本件交通事故現場は前記のとおり交通整理の行われていない交差点で左右の見通しのきかないところであるから、道路交通法42条により徐行すべきことももとよりであるが、この点は公訴事実に鑑み論外とするも、この交差点の東側に接して横断歩道が設けられてある以上、歩行者がこの横断歩道によって被告人の進路前方を横切ることは当然予測すべき事柄に属し、更に対向自動車が連続して渋滞停車しその一部が横断歩道にもかかっていたという特殊な状況に加えて、それらの車両の間に完全に姿を没する程小柄な児童が、車両の間から小走りで突如現われたという状況のもとにおいても、一方において、道路交通法13条1項は歩行者に対し、車両等の直前又は直後で横断するという極めて危険発生の虞が多い横断方法すら、横断歩道による限りは容認しているのに対し、他方において、運転者には道路交通法71条3号により、右歩行者のために横断歩道の直前で一時停止しかつその通行を妨げないようにすべきことになっているのであるから、たとえ歩行者が渋滞車両の間から飛び出して来たとしても、そしてそれが実際に往々にしてあり得ることであろうと或は偶然稀有のことであろうと、運転者にはそのような歩行者の通行を妨げないように横断歩道の直前で直ちに一時停止できるような方法と速度で運転する注意義務が要請されるといわざるをえず、もとより右の如き渋滞車両の間隙から突然に飛び出すような歩行者の横断方法が不注意として咎められることのあるのはいうまでもないが、歩行者に責められるべき過失があることを故に、運転者に右注意義務が免ぜられるものでないことは勿論である。
しからば、被告人は本件横断歩道を通過する際に、右側に渋滞して停車していた自動車の間から横断歩道によって突然にでも被告人の進路前方に現われるやもはかり難い歩行者のありうることを思に致して前方左右を注視すると共に、かかる場合に備えて横断歩道の直前において一時停止することができる程度に減速徐行すべき注意義務があることは多言を要しないところであって、原判決がこのような最徐行を義務付けることは過当であるとしたのは、判決に影響を及ぼすこと明らかな根本的且つ重大な事実誤認であって、この点において既に論旨は理由があり原判決は破棄を免れない。

 

昭和42年2月10日 東京高裁

しかし、昭和42年に新設したルールの解釈についていまだに不明だとしたら大問題だし、ましてや都道府県ごとに違っていたら大問題ですが、

38条2項は対向車の停止でも義務があるか?と警察に聞いてみたら意外過ぎる結果に陥る。
道路交通法38条2項は、横断歩道手前に停止車両があるときには、歩行者の有無に関わらず一時停止する規定。2 車両等は、横断歩道等(当該車両等が通過する際に信号機の表示する信号又は警察官等の手信号等により当該横断歩道等による歩行者等の横断が禁止...
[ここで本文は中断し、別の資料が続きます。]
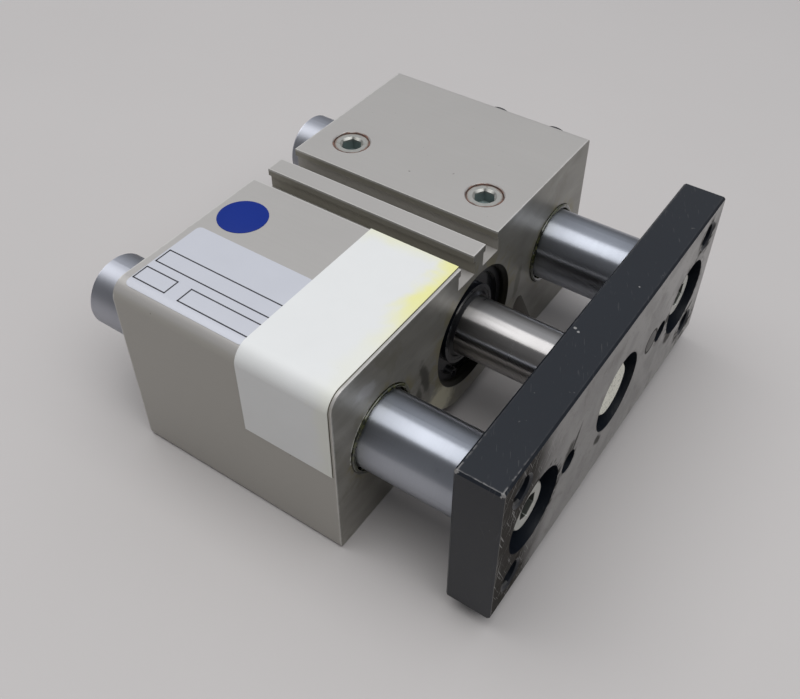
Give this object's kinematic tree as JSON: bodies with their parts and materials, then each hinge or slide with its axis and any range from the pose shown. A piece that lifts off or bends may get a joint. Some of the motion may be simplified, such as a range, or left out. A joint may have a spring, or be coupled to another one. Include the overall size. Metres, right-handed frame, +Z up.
{
  "type": "guided pneumatic cylinder",
  "caption": "Compact air cylinder in a slotted extruded body, with a guide rod either side of the piston rod and a tapped tooling plate across all three rods.",
  "frame": {"origin": "centre of the base threads, on the base plane under the middle of the housing", "axes": "+X the way the rods extend, +Y across the housing, +Z up from the base to the sensor slots"},
  "size_m": [0.1246, 0.1175, 0.052],
  "materials": {
    "clear_anodised": "satin, clear anodised",
    "black_anodised": "satin, black anodised",
    "ground_steel": "ground and hard-chromed",
    "rod_steel": "polished",
    "black_oxide": "black oxide, worn on the face",
    "zinc_plated": "bright zinc",
    "spring_steel": "phosphated",
    "bearing_bronze": "sintered",
    "seal_rubber": "matt",
    "bumper_plastic": "soft",
    "magnet_ferrite": "plain",
    "black_plastic": "satin"
  },
  "bodies": {
    "housing": {"housing": "clear_anodised", "rod_gland": "black_anodised", "gland_o_ring": "seal_rubber", "rod_wiper": "seal_rubber", "rod_seal": "seal_rubber", "rod_bush": "bearing_bronze", "end_cap": "clear_anodised", "end_cap_o_ring": "seal_rubber", "gland_retaining_ring": "spring_steel", "end_cap_retaining_ring": "spring_steel", "guide_snap_rings": "spring_steel", "top_port_plugs": "zinc_plated", "side_port_plugs": "black_plastic", "guide_wiper_front_left": "seal_rubber", "guide_bush_front_left": "bearing_bronze", "guide_wiper_front_right": "seal_rubber", "guide_bush_front_right": "bearing_bronze", "guide_wiper_rear_left": "seal_rubber", "guide_bush_rear_left": "bearing_bronze", "guide_wiper_rear_right": "seal_rubber", "guide_bush_rear_right": "bearing_bronze"},
    "carriage": {"tooling_plate": "black_oxide", "guide_rod_left": "ground_steel", "guide_rod_right": "ground_steel", "piston_rod": "rod_steel", "guide_rod_screws": "zinc_plated", "rod_screw": "zinc_plated", "piston": "clear_anodised", "piston_magnet": "magnet_ferrite", "piston_wear_ring": "bumper_plastic", "piston_seals": "seal_rubber", "front_bumper": "bumper_plastic", "rear_bumper": "bumper_plastic", "piston_screw": "zinc_plated"}
  },
  "joints": [
    {"name": "rod_extension", "type": "slide", "parent": "housing", "child": "carriage", "axis": [1, 0, 0], "range_m": [-0.025, 0]}
  ]
}
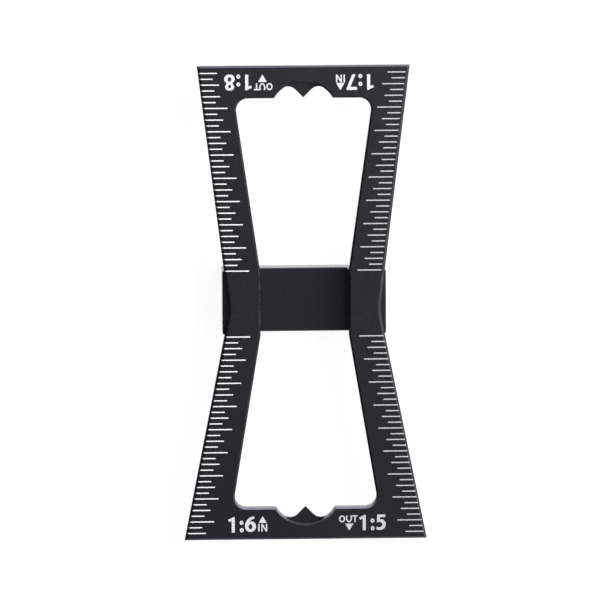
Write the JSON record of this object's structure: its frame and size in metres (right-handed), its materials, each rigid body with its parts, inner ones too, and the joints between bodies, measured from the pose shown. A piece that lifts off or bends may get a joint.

以前から一部の都道府県の解釈がおかしいことを知っていたので、個人的には今さらなんですよね。
とりあえず「警察庁主催」で行われた質疑回答を千葉県警がまとめた資料によると「対向車は含まない」としています。
実質的に警察庁の回答とみなして問題ない気がしますが、個人的には「一時停止義務があるか?」の議論に矛先が向いた結果、減速接近義務(38条1項前段)が蔑ろにされているように感じるので、減速接近義務に話を戻したほうがいいと思う。


コメント

  1. きゃばりーのらんぱんて より:

    こんな記事がありました。

    https://news.webike.net/bikenews/382689/

    関東圏で東京だけが違反となるらしいですが、ホントかな?

    対向車線が渋滞していたらしいですが、その真偽も怪しい気がする。

    38条2項は、みんな忘れてますから(警察官含む)

    • roadbikenavi roadbikenavi より:

      コメントありがとうございます。

      38条2項は「当該停止している車両の前方に出る前に一時停止」です。
      頂いた記事の内容は「横断歩道の前方に出る前に一時停止」と誤認しているので、根本的に間違っているのかと。

      「前方に出る前に」とは、歩行者等保護の本項の趣旨から考えると停止している車両等の先端線とほぼ同一の位置の側方を厳格に解することがよいであろう。